Отдельных членов - или одного отдельного члена? На практике оказалось последнее. За двадцать лет до своей революции Ленин создал собственную фракцию среди социал-демократов - фракцию большевиков, отделил ее от меньшевиков (или меньшинства?) и стал после этого ее абсолютным господином. Этот процесс, воля к власти в действии, был хорошо документирован его критически настроенными товарищами. Плеханов, действительный создатель русского марксизма, через чью организацию “Искра” Ленин впервые стал известным, обвинял его в “поддержке сектантского духа исключительности”. Он “смешивал диктатуру пролетариата с диктатурой над пролетариатом” и пытался создать “бонапартизм, если не абсолютную монархию, в старом дореволюционном стиле” [11]. Вера Засулич говорила, что вскоре после того, как Ленин пришел в “Искру”, газета превратилась из дружного семейства в личную диктатуру. Ленинское представление о партии, - писала она, - это представление Луи XIV о государстве – “Государство – это я!” [12] В том же 1904 году Троцкий назвал Ленина Робеспьером и террористическим диктатором, который пытается превратить партийное руководство в комитет общественной безопасности. Методы Ленина, - писал он в своей статье “Наши политические задачи”, - являются “мрачной картиной трагической непримиримости якобинцев... партия подменяется партийной организацией, организация - Центральным комитетом и, наконец, Центральный комитет - диктатором” [13]. Шесть лет спустя, в 1910 г., мадам Кржижановская писала: “Это человек, вставший против всей партии. Он разрушает партию”[14]. В 1914 г. Чарльз Раппапорт, восхваляя Ленина как “несравненного организатора”, добавлял: “Но он считает социалистом только себя... Война объявляется каждому, кто отличается от него. Вместо того, чтобы бороться со своими оппонентами в социал-демократической партии социалистическими методами, т.е. аргументами, Ленин использует только хирургические методы такие, как “пускание крови”. Никакая партия не может существовать при режиме этого социал-демократического царя, который считает себя сверхмарксистом, но в действительности является только авантюристом высокого ранга”. Приговор был следующим: “Победа Ленина была бы самой большой опасностью для русской революции... Он удушит ее”[15]. Два года спустя, накануне революции, Вячеслав Менжинский, описывал его как “политического иезуита, ... незаконнорожденного дитя русского а6солютизма ... естественного наследника русского трона” [16].

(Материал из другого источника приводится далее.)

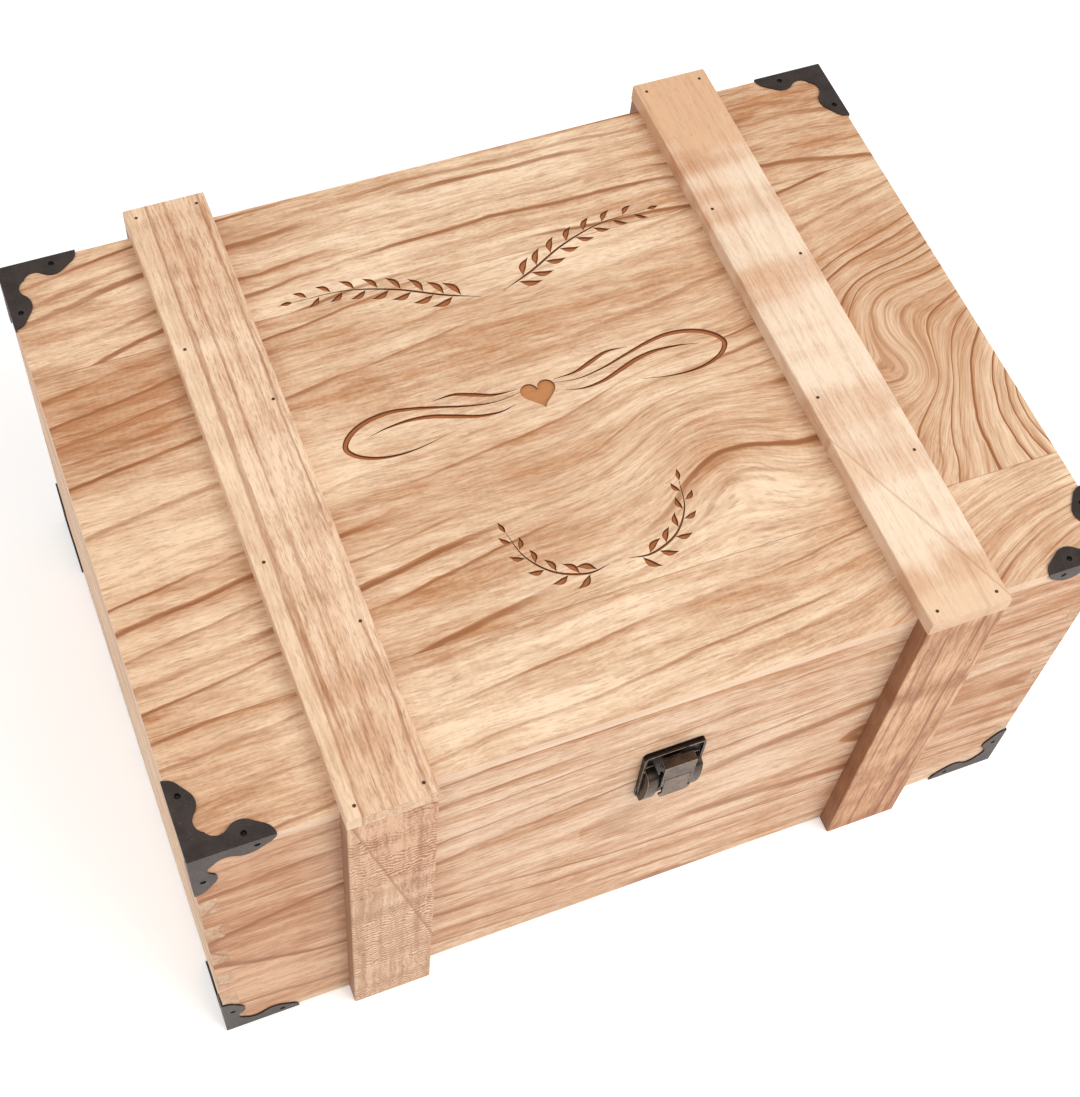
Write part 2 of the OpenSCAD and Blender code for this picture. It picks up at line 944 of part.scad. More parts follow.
module latch_lever() {
    color("#77695a")
        at_latch()
            difference() {
                union() {
                    outwards(lever_out - sheet_t, lever_out)
                        lever_outline();
                    for (side = [-1, 1])
                        on_side(side)
                            along_x(ear_x - ear_t, ear_x)
                                lever_ear_outline();
                }
                pin_across(lever_pivot, lever_pin_r + pin_fit, -latch_w, latch_w);
                pin_across(tongue_pivot, tongue_pin_r + pin_fit, -latch_w, latch_w);
            }
}

module latch_tongue_pin() {
    color("#8a7a63")
        at_latch()
            pin_across(tongue_pivot, tongue_pin_r, -leg_x, leg_x);
}

// Sheet hoop: two legs on the pin, a plate above the lever, a return and a turned-down tip
module latch_tongue() {
    color("#66574a")
        at_latch() {
            for (side = [-1, 1])
                on_side(side)
                    along_x(leg_x - leg_w, leg_x)
                        tongue_leg_outline();
            along_x(-leg_x, leg_x) {
                translate([lever_out - sheet_t, tongue_foot])
                    square([sheet_t, tongue_top - tongue_foot]);
                translate([tip_out, tongue_top - sheet_t])
                    square([lever_out - tip_out, sheet_t]);
                translate([tip_out, tip_foot])
                    square([sheet_t, tongue_top - tip_foot]);
            }
        }
}

lid_top_panel();
lid_front_board();
lid_back_board();
lid_left_board();
lid_right_board();
lid_top_strap_left();
lid_top_strap_right();
lid_front_strap_left();
lid_front_strap_right();
lid_back_strap_left();
lid_back_strap_right();
lid_bracket_front_left();
lid_bracket_front_right();
lid_bracket_back_left();
lid_bracket_back_right();
lid_strap_nails();
lid_bracket_nails();
catch_plate();
catch_plate_nails();
hinge_lid_leaf_left();
hinge_lid_leaf_right();
hinge_lid_screws();
base_bottom_panel();
base_front_board();
base_back_board();
base_left_board();
base_right_board();
base_front_strap_left();
base_front_strap_right();
base_back_strap_left();
base_back_strap_right();
base_bracket_front_left();
base_bracket_front_right();
base_bracket_back_left();
base_bracket_back_right();
base_strap_nails();
base_bracket_nails();
latch_base_plate();
latch_plate_nails();
latch_lever_pins();
hinge_base_leaf_left();
hinge_base_leaf_right();
hinge_base_screws();
hinge_pin_left();
hinge_pin_right();
latch_lever();
latch_tongue_pin();
latch_tongue();
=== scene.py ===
import math

import bmesh
import bpy
import numpy as np
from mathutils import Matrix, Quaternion, Vector


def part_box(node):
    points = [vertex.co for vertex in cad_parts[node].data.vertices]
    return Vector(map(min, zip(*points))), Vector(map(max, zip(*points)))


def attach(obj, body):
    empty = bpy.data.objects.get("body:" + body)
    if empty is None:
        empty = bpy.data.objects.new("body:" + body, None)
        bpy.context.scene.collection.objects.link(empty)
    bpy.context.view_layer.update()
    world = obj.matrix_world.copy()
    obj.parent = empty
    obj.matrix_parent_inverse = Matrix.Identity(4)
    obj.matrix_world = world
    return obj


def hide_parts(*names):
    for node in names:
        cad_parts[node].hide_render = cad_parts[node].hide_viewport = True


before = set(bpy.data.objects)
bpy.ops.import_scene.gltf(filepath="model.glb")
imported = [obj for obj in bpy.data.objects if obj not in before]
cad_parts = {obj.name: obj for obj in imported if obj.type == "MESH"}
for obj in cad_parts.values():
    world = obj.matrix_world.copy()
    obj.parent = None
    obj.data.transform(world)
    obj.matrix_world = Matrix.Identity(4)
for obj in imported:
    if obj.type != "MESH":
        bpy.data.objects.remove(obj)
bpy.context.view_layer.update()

# Camera. The box is seen from above its left front corner, with the camera turned a little
# about its own axis, so that the front edge climbs to the right.
MM = 0.001
camera_place = Vector((-206.8, -396.4, 831.3)) * MM
camera_aim = Vector((-27.0, -60.6, 196.8)) * MM
camera_roll = math.radians(7.6)
camera_lens = 62.66
camera_data = bpy.data.cameras.new("camera")
camera_data.lens = camera_lens
camera = bpy.data.objects.new("camera", camera_data)
bpy.context.scene.collection.objects.link(camera)
camera.location = camera_place
camera.rotation_mode = "QUATERNION"
camera.rotation_quaternion = (camera_aim - camera_place).to_track_quat("-Z", "Y") @ Quaternion(
    (0, 0, 1), camera_roll
)
bpy.context.scene.camera = camera

# Wood. Every wooden piece is bare, sanded paulownia: a pale, light wood with brown growth
# rings, short open pores and a soft shimmer of bands across the grain. One grain group
# serves all of them. It is a solid pattern, so faces and end grain of a board agree.


def srgb(red, green, blue):
    """A colour as it renders, 0 to 255 a channel, as the linear colour that a shader takes."""
    c = np.array([red, green, blue]) / 255
    linear = np.where(c <= 0.04045, c / 12.92, ((c + 0.055) / 1.055) ** 2.4)
    return (*linear.tolist(), 1.0)


def feed(tree, socket, value):
    """Gives a node's socket a number, a vector, a colour or another node's output."""
    if isinstance(value, bpy.types.NodeSocket):
        tree.links.new(value, socket)
    else:
        socket.default_value = value


def sums(tree, operation, *values):
    """A Math node with these values. Returns its output."""
    node = tree.nodes.new("ShaderNodeMath")
    node.operation = operation
    for socket, value in zip(node.inputs, values):
        feed(tree, socket, value)
    return node.outputs[0]


def times(tree, first, *others):
    """These numbers or outputs multiplied with each other."""
    for other in others:
        first = sums(tree, "MULTIPLY", first, other)
    return first


def plus(tree, first, *others):
    """These numbers or outputs added up."""
    for other in others:
        first = sums(tree, "ADD", first, other)
    return first


def minus(tree, first, other):
    """The first number or output less the other."""
    return sums(tree, "SUBTRACT", first, other)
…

Внушительное единодушие этого критического анализа Ленина за двадцатилетний период, данного людьми, близко разделявшими его цели, свидетельствует об одной устрашающей последовательности характера Ленина. Он отметал в сторону атаки, которые, как видно, никогда не заставляли его остановиться или задуматься хотя бы на секунду. В его броне не было ни одной трещины. Авторитарный? Разумеется: “Классами руководит партия, а партией руководит личности, которые называются лидерами... Это - азбучная истина. Воля класса иногда исполняется диктатором”[17]. Значение имело только то, чтобы миропомазанный индивид, человек, избранный историей обладать необходимыми познаниями, в назначенное время смог понять и, таким образом, быть в состоянии растолковать священные тексты. Ленин всегда настаивал, что марксизм идентичен обьективной истине. “В философии марксизма, - писал он, - вылитой из одного куска стали, нельзя вынуть ни одной основной посылки, ни одной существенной части, не отходя от объективной истины”[18]. Он сказал Валентинову: “Ортодоксальный марксизм не нуждается ни в какой ревизии ни в области философии, ни в теории политэкономии, ни в теории исторического развития.”[19] Уверовав в это, а также в то, что сам он был назначенным свыше толкователем, он так же, как Кальвин толковал Святое писание в своих “Институтах”*, Ленин обязан был смотреть на ересь даже с большим ожесточением, чем на неверных.

*“Институты” - трактаты Кальвина, в которых обосновываются гонения инакомыслящих.

Отсюда и удивительная злоба в ругани, которой он постоянно осыпал своих оппонентов в партии, приписывая им самые низменные мотивы, и пытаясь уничтожить их морально, даже если речь шла о незначительных моментах его доктрины. Вид языка, использовавшегося Лениным, с его метафорами, вышедшими из джунглей и сельского двора, и его грубый отказ сделать хотя бы малейшее усилие к человеческому взаимопониманию, напоминали odium theologicum (теологическая ненависть), отравлявшую христианские диспуты о Троице в шестом и седьмом веках, или споры об эвхаристии (Таинство Святого причастия) в шестнадцатом веке. И, разумеется, после того как словесная ненависть была подогрета до предельной точки, в конце концов обязательно должна была пролиться кровь. Как печально отмечал Эразм о лютеранах и папистах: “Долгая война в словах и писаниях закончится ударами”, - так и происходило на протяжении целого века. Ленин ничуть не страшился подобной перспективы. Как воинственные теологи, занимаясь достаточно тривиальными на непосвященный взгляд вопросами, ощущали, что, в сущности, решают, будут ли бессчетные миллионы душ гореть в аду целую вечность, так и Ленин знал, что приближался роковой перелом в цивилизации, в котором будущая судьба человечества будет решена историей, а сам он будет ее пророком. Во имя этого стоит пролить немного крови, а, может, и побольше.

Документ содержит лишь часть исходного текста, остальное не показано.